**Data segment:**
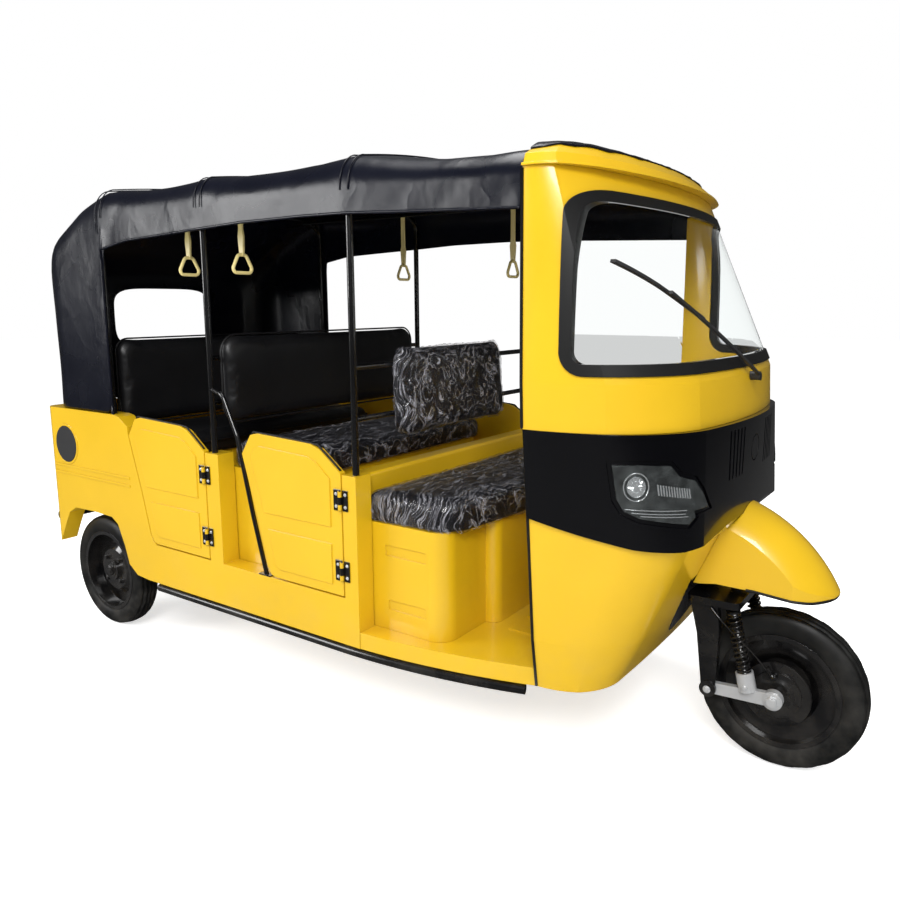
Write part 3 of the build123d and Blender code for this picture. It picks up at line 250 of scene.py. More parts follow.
@dataclass(frozen=True)
class Finish:
    """One surface finish and how its material is mixed; lengths in millimetres."""

    name: str
    colour: Point
    roughness: float = 0.4
    metallic: float = 0.0
    vary: float = 0.08
    vary_size: float = 4.0
    dust: float = 0.0
    grain: float = 0.0
    grain_size: float = 500.0
    crease: float = 0.0
    crease_size: float = 14.0
    crease_stretch: Point = (1.0, 1.0, 1.0)
    coat: float = 0.0
    coat_roughness: float = 0.05
    edge: float = 1.5
    transmission: float = 0.0
    ior: float = 1.5
    alpha: float = 1.0
    specular: float = 0.5
    # painted highlights on a clear film's creases: how sharp they are, how opaque, and their pale colour
    painted_highlight_sharpness: float = 0.0
    painted_highlight_alpha: float = 0.52
    painted_highlight_colour: Point = (0.5, 0.5, 0.55)

    def build(self) -> bpy.types.Material:
        """Makes the material, or returns the one made before."""
        if self.name in DRESSED:
            return DRESSED[self.name]
        material = bpy.data.materials.new(self.name + "_finish")
        DRESSED[self.name] = material
        material.use_nodes = True
        tree = material.node_tree
        shader = tree.nodes["Principled BSDF"]
        where = tree.nodes.new("ShaderNodeTexCoord").outputs["Object"]
        colour, rough = self.surface(tree, where)
        set_inputs(tree, shader, {
            "Base Color": colour, "Roughness": rough, "Metallic": self.metallic, "Coat Weight": self.coat,
            "Coat Roughness": self.coat_roughness, "Transmission Weight": self.transmission, "IOR": self.ior,
            "Alpha": self.alpha, "Specular IOR Level": self.specular,
        })
        self.relief(tree, where, shader)
        # painted highlights along the creases of a clear film
        if self.painted_highlight_sharpness:
            self.paint_crease_highlights(tree, where, shader, colour)
        return material

    @staticmethod
    def place(tree: Tree, which: Group, where: Socket, **values: object) -> Outputs:
        """Places a shared group in the material with its own values, and returns what it puts out."""
        return add_node(tree, "Group", {"Where": where, **values}, node_tree=GROUPS.get(which)).outputs

    def surface(self, tree: Tree, where: Socket) -> tuple[Socket, Socket]:
        """Mixes the colour and roughness over the surface."""
        mottle = self.place(tree, Group.MOTTLE, where, Colour=(*self.colour, 1.0), Amount=self.vary,
                            Size=self.vary_size, Roughness=self.roughness)
        dust = self.place(tree, Group.DUST, where, Colour=mottle["Colour"], Roughness=mottle["Roughness"],
                          Amount=self.dust)
        return dust["Colour"], dust["Roughness"]

    def paint_crease_highlights(self, tree: Tree, where: Socket, shader: Node, colour: Socket) -> None:
        """Paints highlights: pale, less transparent lines along the creases of a clear film, where the
        creases would catch the light.
        """
        fine, broad = (
            self.place(tree, Group.CREASE, where, Size=self.crease_size * size, Stretch=self.crease_stretch,
                       Sharpness=self.painted_highlight_sharpness * sharpness)["Mask"]
            for size, sharpness in ((2.4, 1.0), (1.1, 0.55)))
        lines = add_math(tree, "MAXIMUM", fine, broad)
        # paler and more opaque where a highlight is painted
        set_inputs(tree, shader, {
            "Alpha": add_range(tree, lines, 0.0, 1.0, self.alpha, self.painted_highlight_alpha),
            "Base Color": add_mix(tree, lines, colour, (*self.painted_highlight_colour, 1.0)),
        })

    def relief(self, tree: Tree, where: Socket, shader: Node) -> None:
        """Adds rounded edges, creases and grain to the normal."""
        normals = {}
        if self.edge:
            bevel = add_node(tree, "Bevel", {"Radius": self.edge * MM}, samples=4)
            normals = {"Normal": bevel.outputs["Normal"]}
        layers = []
        if self.crease:
            crease = self.place(tree, Group.CREASE, where, Size=self.crease_size, Stretch=self.crease_stretch)
            layers.append((crease["Height"], self.crease))
        if self.grain:
            layers.append((self.place(tree, Group.GRAIN, where, Size=self.grain_size)["Height"], self.grain))
        for height, depth in layers:
            given = {"Strength": 1.0, "Distance": depth * MM, "Height": height, **normals}
            bump = add_node(tree, "Bump", given)
            normals = {"Normal": bump.outputs["Normal"]}
        set_inputs(tree, shader, normals)


YELLOW = Finish("yellow_paint", (0.66, 0.405, 0.008), 0.3, vary=0.05, vary_size=2.5, dust=0.12, coat=0.55,
                coat_roughness=0.08, grain=0.05, grain_size=220.0, edge=3.0)
BLACK_PAINT = Finish("black_enamel", (0.003, 0.003, 0.0035), 0.26, vary=0.15, dust=0.12, coat=0.5)
RIM_PAINT = Finish("rim_enamel", (0.003, 0.003, 0.0035), 0.2, vary=0.15, dust=0.1, coat=0.7, edge=2.0)
BLACK_PLASTIC = Finish("black_plastic", (0.02, 0.02, 0.021), 0.5, grain=0.1, grain_size=700.0, edge=2.0)
BLACK_GLOSS = Finish("black_gloss", (0.0012, 0.0013, 0.002), 0.16, specular=0.3, vary=0.1, coat=0.6,
                     coat_roughness=0.04, edge=2.5)
RUBBER = Finish("black_rubber", (0.008, 0.008, 0.008), 0.5, specular=0.35, grain=0.08, edge=2.0)
TYRE = Finish("tyre_rubber", (0.0045, 0.0048, 0.0048), 0.5, specular=0.3, vary=0.2, vary_size=9.0, dust=0.12,
              grain=0.12, grain_size=400.0, edge=1.0)
VINYL = Finish("canopy_vinyl", (0.003, 0.0037, 0.0085), 0.28, specular=0.34, vary=0.2, vary_size=3.0,
               grain=0.12, grain_size=520.0, crease=1.1, crease_size=4.5, crease_stretch=(1.0, 0.5, 0.8),
               edge=0.0)
SEAT = Finish("seat_vinyl", (0.006, 0.006, 0.007), 0.42, specular=0.4, vary=0.2, grain=0.15, grain_size=450.0,
              edge=0.0)
HANDLE = Finish("handle_plastic", (0.72, 0.6, 0.25), 0.35, vary=0.06, edge=1.0)
STEEL = Finish("bright_metal", (0.66, 0.67, 0.68), 0.34, metallic=0.45, vary=0.15, grain=0.1,
               grain_size=300.0)
SPRING = Finish("spring_steel", (0.06, 0.06, 0.065), 0.45, metallic=0.6, vary=0.25, dust=0.6)
CAST = Finish("cast_metal", (0.22, 0.22, 0.23), 0.6, metallic=0.7, vary=0.25, dust=0.5, grain=0.4,
              grain_size=160.0)
RED_LENS = Finish("red_lens", (0.45, 0.01, 0.01), 0.15, coat=0.6, edge=1.0)
GLASS = Finish("clear_glass", (0.97, 0.99, 0.985), 0.0, vary=0.0, transmission=1.0, ior=1.02, edge=0.0)
LENS = Finish("lamp_lens", (0.1, 0.11, 0.11), 0.16, metallic=0.75, vary=0.5, vary_size=30.0, crease=0.8,
              crease_size=26.0, coat=1.0, coat_roughness=0.02, edge=1.0)
CHROME = Finish("lamp_chrome", (0.6, 0.63, 0.64), 0.14, metallic=0.75, vary=0.03, edge=0.5)
# the clear film, with painted highlights along its creases
WRAP = Finish("clear_film", (0.02, 0.02, 0.026), 0.13, specular=0.9, vary=0.3, crease=3.0, crease_size=17.0,
              crease_stretch=(2.4, 0.34, 0.2), edge=0.0, alpha=0.22, painted_highlight_sharpness=60.0)
LIGHT_GREY = Finish("pale_floor", (0.9, 0.9, 0.9), 0.9, edge=0.0)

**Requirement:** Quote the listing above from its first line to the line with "surface finish and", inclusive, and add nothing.

**Task output:**
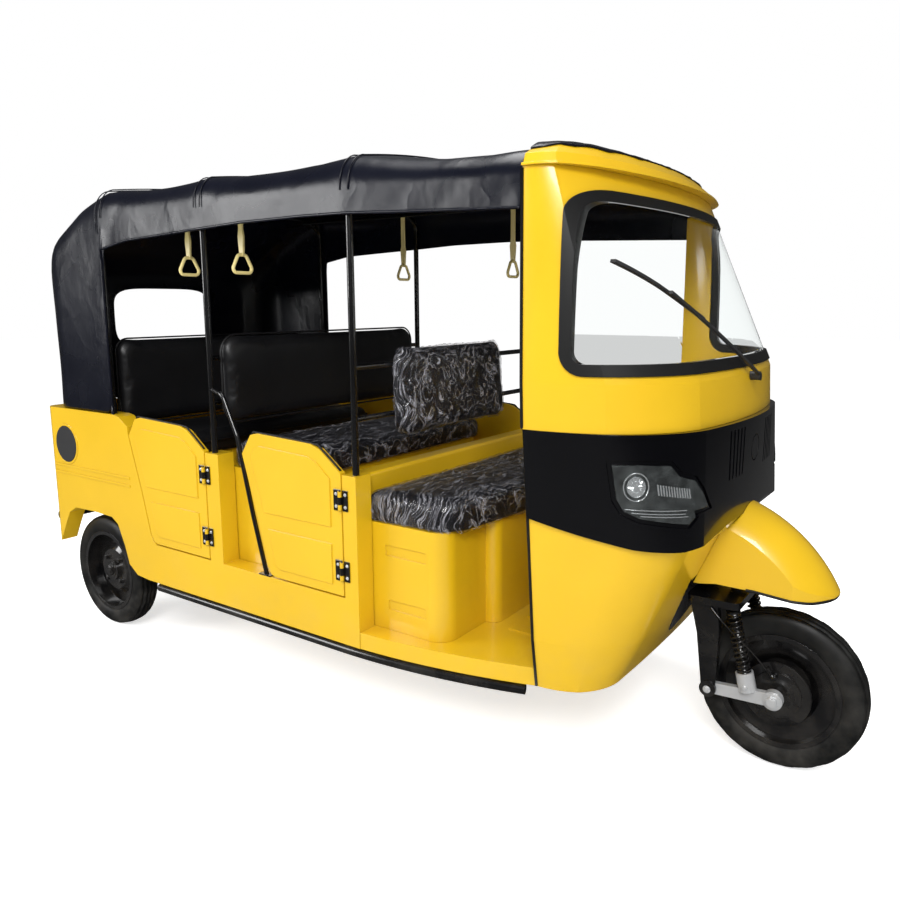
Write part 3 of the build123d and Blender code for this picture. It picks up at line 250 of scene.py. More parts follow.
@dataclass(frozen=True)
class Finish:
    """One surface finish and how its material is mixed; lengths in millimetres."""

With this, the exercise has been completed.